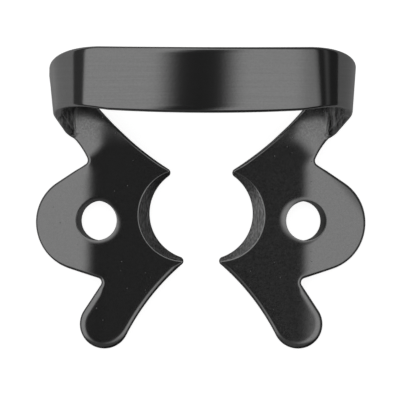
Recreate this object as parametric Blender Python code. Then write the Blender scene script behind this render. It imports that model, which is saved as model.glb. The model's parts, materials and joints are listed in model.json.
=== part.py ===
"""Rubber dam clamp: one piece of spring steel sheet, blanked, ground at the jaws and bent up into a bow.

X runs from side to side, +Y towards the back, where the bow stands, and +Z up.
The sheet is worked out as a middle surface with a height to each side of it. The flat part (jaw, wing,
tongue, hole and arm) is laid out in plan, and the foot, leg and bow are a band between two edge lines.
The right half is built, and mirrored across the middle of the bow.
"""
import math

import bmesh
import bpy
from mathutils import Vector, geometry

MM = 0.001

# Sizes in millimetres, angles in degrees. In plan, the middle of the jaw arc lies at Y = 0.
sheet = 0.78                      # thickness of the spring steel
edge_round = 0.27                 # width of the rounding along the cut edges
tongue_edge_round = 0.75          # more of it round the tongues
prong_edge_round = 0.16           # less at the prongs
ground_edge_round = 0.06          # and at the ground edge
round_reach = 0.8                 # length over which one changes into the other
round_share = 0.4                 # the most of a wall's height that a rounding takes

jaw_opening = 8.42                # between the jaw arcs, at their deepest
jaw_radius = 3.75                 # the arc that takes the neck of the tooth
back_prong_angle = 62.2           # where the arc ends, about its own middle
front_prong_angle = -81.0
prong_round = 0.36
grind_width = 0.97                # ground slope above the jaw arc
grind_land = 0.20                 # thickness left at its thin edge
ridge_round = 0.06                # how far the top of the slope is eased, each way
ridge_sweep = 168.0               # how far round the ridge may run
ridge_clear = 0.14                # and how near to the cut edge

hole_diameter = 3.20              # forceps hole
hole_side = 8.34
hole_ahead = 0.59
hole_lean = 24.0                  # how far it leans, inwards below
hole_round = 0.28

wing_span = 26.84                 # over both wings
wing_radius = 3.92
wing_ahead = 0.77
wing_front_angle = 18.4           # of its front edge, from the side-to-side line
wing_back_angle = 33.8
wing_turn = 11.0                  # how far the wing is turned down
wing_bend_start = 7.87
wing_bend_radius = 11.0
wing_bend_front = -6.4            # where its bend has run out, past the front notch
wing_bend_back = 4.8              # and past the back notch
wing_bend_fade = 1.3              # length over which it runs out

tongue_side = 7.89
tongue_ahead = 9.01
tongue_radius = 2.00
tongue_outer_angle = 33.3         # of its outer edge, from the front-to-back line
tongue_inner_radius = 19.0
front_notch_radius = 0.38
back_notch_radius = 0.40

arm_inner_radius = 25.0           # long hollow edge between back prong and foot
arm_inner_end = (8.04, 8.19)
arm_outer_start = (9.35, 4.61)    # hollow edge between the notch and the foot
arm_outer_end = (10.25, 5.98)
arm_outer_radius = 6.7
arm_turn = 17.5                   # how far the arm is turned down
arm_way = 40.0                    # which way, from the side-to-side line
arm_bend_start = 9.15
arm_bend_radius = 8.0
arm_level_turn = 9.5              # how far it levels out again, backwards
arm_level_start = 5.6
arm_level_radius = 8.0
arm_draw_turn = 9.0               # how far its inner edge is drawn down
arm_draw_width = 1.3
arm_draw_radius = 7.0
arm_draw_start = 5.6              # the draw sets in here
arm_draw_fade = 1.6               # over this length

foot_back = (12.05, 10.70)        # where arm and leg would meet if the fold were sharp
foot_corner = (9.75, 10.02)
foot_corner_radius = 2.8
foot_seam_clear = 0.16            # between the fillet of the corner and the start of the fold
foot_front_reach = 0.45
knee = (11.72, 7.84, 2.2)         # bend of the leg's front edge
knee_radius = 1.5

bow_rise = 8.1                    # above the jaws
bow_back = 13.2
bow_front = 7.96
bow_front_set_back = 0.26
bow_back_set_back = 0.10
crown_radius = 27.0
crown_back_half = 8.5             # where the crown ends and the shoulder sets in
crown_front_half = 8.0
leg_back_side = 12.10
leg_front_side = 11.80
shoulder_front = 8.85
shoulder_front_reach = 3.15

# How finely the surfaces are divided.
edge_step = 0.55
edge_turn = 16.0
round_steps = 3
grid_step = 0.85
columns = 3
fold_steps = 9
line_steps = 2
knee_steps = 3
shoulder_steps = 9
crown_steps = 8
ridge_steps = 24
slope_step = 0.01                 # distance over which the plate's slope is measured
fill_tolerance = 1.0e-7


def soft_bend(reach, radius, angle):
    """Drop of a plate that is bent down by an angle along a line, at a reach beyond that line."""
    turn = math.radians(angle)
    if reach <= 0.0:
        return 0.0
    if reach < radius * math.sin(turn):
        return radius - math.sqrt(radius * radius - reach * reach)
    return radius * (1.0 - math.cos(turn)) + (reach - radius * math.sin(turn)) * math.tan(turn)


def eased(reach, fade):
    """Rises softly from nothing to one over the fade."""
    share = min(max(reach / fade, 0.0), 1.0)
    return share * share * (3.0 - 2.0 * share)


def circle_crossings(a, radius_a, b, radius_b):
    apart = b - a
    span = apart.length
    along = (radius_a ** 2 - radius_b ** 2 + span ** 2) / (2.0 * span)
    across = math.sqrt(max(radius_a ** 2 - along ** 2, 0.0))
    way = apart / span
    base = a + way * along
    return [base + across * Vector((-way.y, way.x)), base - across * Vector((-way.y, way.x))]


def around(middle, radius, angle):
    turn = math.radians(angle)
    return middle + radius * Vector((math.cos(turn), math.sin(turn)))


jaw_middle = Vector((jaw_opening / 2.0 - jaw_radius, 0.0))
back_prong = around(jaw_middle, jaw_radius, back_prong_angle)
front_prong = around(jaw_middle, jaw_radius, front_prong_angle)
arm_inner_middle = min(circle_crossings(back_prong, arm_inner_radius, Vector(arm_inner_end), arm_inner_radius),
                       key=lambda point: point.x)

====

THE TASK —
Copy the material above verbatim.

RESULT FOR THIS EXERCISE —
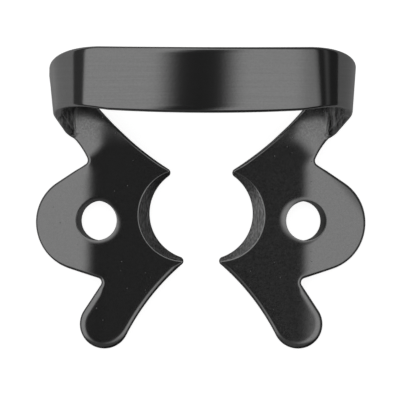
Recreate this object as parametric Blender Python code. Then write the Blender scene script behind this render. It imports that model, which is saved as model.glb. The model's parts, materials and joints are listed in model.json.
=== part.py ===
"""Rubber dam clamp: one piece of spring steel sheet, blanked, ground at the jaws and bent up into a bow.

X runs from side to side, +Y towards the back, where the bow stands, and +Z up.
The sheet is worked out as a middle surface with a height to each side of it. The flat part (jaw, wing,
tongue, hole and arm) is laid out in plan, and the foot, leg and bow are a band between two edge lines.
The right half is built, and mirrored across the middle of the bow.
"""
import math

import bmesh
import bpy
from mathutils import Vector, geometry

MM = 0.001

# Sizes in millimetres, angles in degrees. In plan, the middle of the jaw arc lies at Y = 0.
sheet = 0.78                      # thickness of the spring steel
edge_round = 0.27                 # width of the rounding along the cut edges
tongue_edge_round = 0.75          # more of it round the tongues
prong_edge_round = 0.16           # less at the prongs
ground_edge_round = 0.06          # and at the ground edge
round_reach = 0.8                 # length over which one changes into the other
round_share = 0.4                 # the most of a wall's height that a rounding takes

jaw_opening = 8.42                # between the jaw arcs, at their deepest
jaw_radius = 3.75                 # the arc that takes the neck of the tooth
back_prong_angle = 62.2           # where the arc ends, about its own middle
front_prong_angle = -81.0
prong_round = 0.36
grind_width = 0.97                # ground slope above the jaw arc
grind_land = 0.20                 # thickness left at its thin edge
ridge_round = 0.06                # how far the top of the slope is eased, each way
ridge_sweep = 168.0               # how far round the ridge may run
ridge_clear = 0.14                # and how near to the cut edge

hole_diameter = 3.20              # forceps hole
hole_side = 8.34
hole_ahead = 0.59
hole_lean = 24.0                  # how far it leans, inwards below
hole_round = 0.28

wing_span = 26.84                 # over both wings
wing_radius = 3.92
wing_ahead = 0.77
wing_front_angle = 18.4           # of its front edge, from the side-to-side line
wing_back_angle = 33.8
wing_turn = 11.0                  # how far the wing is turned down
wing_bend_start = 7.87
wing_bend_radius = 11.0
wing_bend_front = -6.4            # where its bend has run out, past the front notch
wing_bend_back = 4.8              # and past the back notch
wing_bend_fade = 1.3              # length over which it runs out

tongue_side = 7.89
tongue_ahead = 9.01
tongue_radius = 2.00
tongue_outer_angle = 33.3         # of its outer edge, from the front-to-back line
tongue_inner_radius = 19.0
front_notch_radius = 0.38
back_notch_radius = 0.40

arm_inner_radius = 25.0           # long hollow edge between back prong and foot
arm_inner_end = (8.04, 8.19)
arm_outer_start = (9.35, 4.61)    # hollow edge between the notch and the foot
arm_outer_end = (10.25, 5.98)
arm_outer_radius = 6.7
arm_turn = 17.5                   # how far the arm is turned down
arm_way = 40.0                    # which way, from the side-to-side line
arm_bend_start = 9.15
arm_bend_radius = 8.0
arm_level_turn = 9.5              # how far it levels out again, backwards
arm_level_start = 5.6
arm_level_radius = 8.0
arm_draw_turn = 9.0               # how far its inner edge is drawn down
arm_draw_width = 1.3
arm_draw_radius = 7.0
arm_draw_start = 5.6              # the draw sets in here
arm_draw_fade = 1.6               # over this length

foot_back = (12.05, 10.70)        # where arm and leg would meet if the fold were sharp
foot_corner = (9.75, 10.02)
foot_corner_radius = 2.8
foot_seam_clear = 0.16            # between the fillet of the corner and the start of the fold
foot_front_reach = 0.45
knee = (11.72, 7.84, 2.2)         # bend of the leg's front edge
knee_radius = 1.5

bow_rise = 8.1                    # above the jaws
bow_back = 13.2
bow_front = 7.96
bow_front_set_back = 0.26
bow_back_set_back = 0.10
crown_radius = 27.0
crown_back_half = 8.5             # where the crown ends and the shoulder sets in
crown_front_half = 8.0
leg_back_side = 12.10
leg_front_side = 11.80
shoulder_front = 8.85
shoulder_front_reach = 3.15

# How finely the surfaces are divided.
edge_step = 0.55
edge_turn = 16.0
round_steps = 3
grid_step = 0.85
columns = 3
fold_steps = 9
line_steps = 2
knee_steps = 3
shoulder_steps = 9
crown_steps = 8
ridge_steps = 24
slope_step = 0.01                 # distance over which the plate's slope is measured
fill_tolerance = 1.0e-7


def soft_bend(reach, radius, angle):
    """Drop of a plate that is bent down by an angle along a line, at a reach beyond that line."""
    turn = math.radians(angle)
    if reach <= 0.0:
        return 0.0
    if reach < radius * math.sin(turn):
        return radius - math.sqrt(radius * radius - reach * reach)
    return radius * (1.0 - math.cos(turn)) + (reach - radius * math.sin(turn)) * math.tan(turn)


def eased(reach, fade):
    """Rises softly from nothing to one over the fade."""
    share = min(max(reach / fade, 0.0), 1.0)
    return share * share * (3.0 - 2.0 * share)


def circle_crossings(a, radius_a, b, radius_b):
    apart = b - a
    span = apart.length
    along = (radius_a ** 2 - radius_b ** 2 + span ** 2) / (2.0 * span)
    across = math.sqrt(max(radius_a ** 2 - along ** 2, 0.0))
    way = apart / span
    base = a + way * along
    return [base + across * Vector((-way.y, way.x)), base - across * Vector((-way.y, way.x))]


def around(middle, radius, angle):
    turn = math.radians(angle)
    return middle + radius * Vector((math.cos(turn), math.sin(turn)))


jaw_middle = Vector((jaw_opening / 2.0 - jaw_radius, 0.0))
back_prong = around(jaw_middle, jaw_radius, back_prong_angle)
front_prong = around(jaw_middle, jaw_radius, front_prong_angle)
arm_inner_middle = min(circle_crossings(back_prong, arm_inner_radius, Vector(arm_inner_end), arm_inner_radius),
                       key=lambda point: point.x)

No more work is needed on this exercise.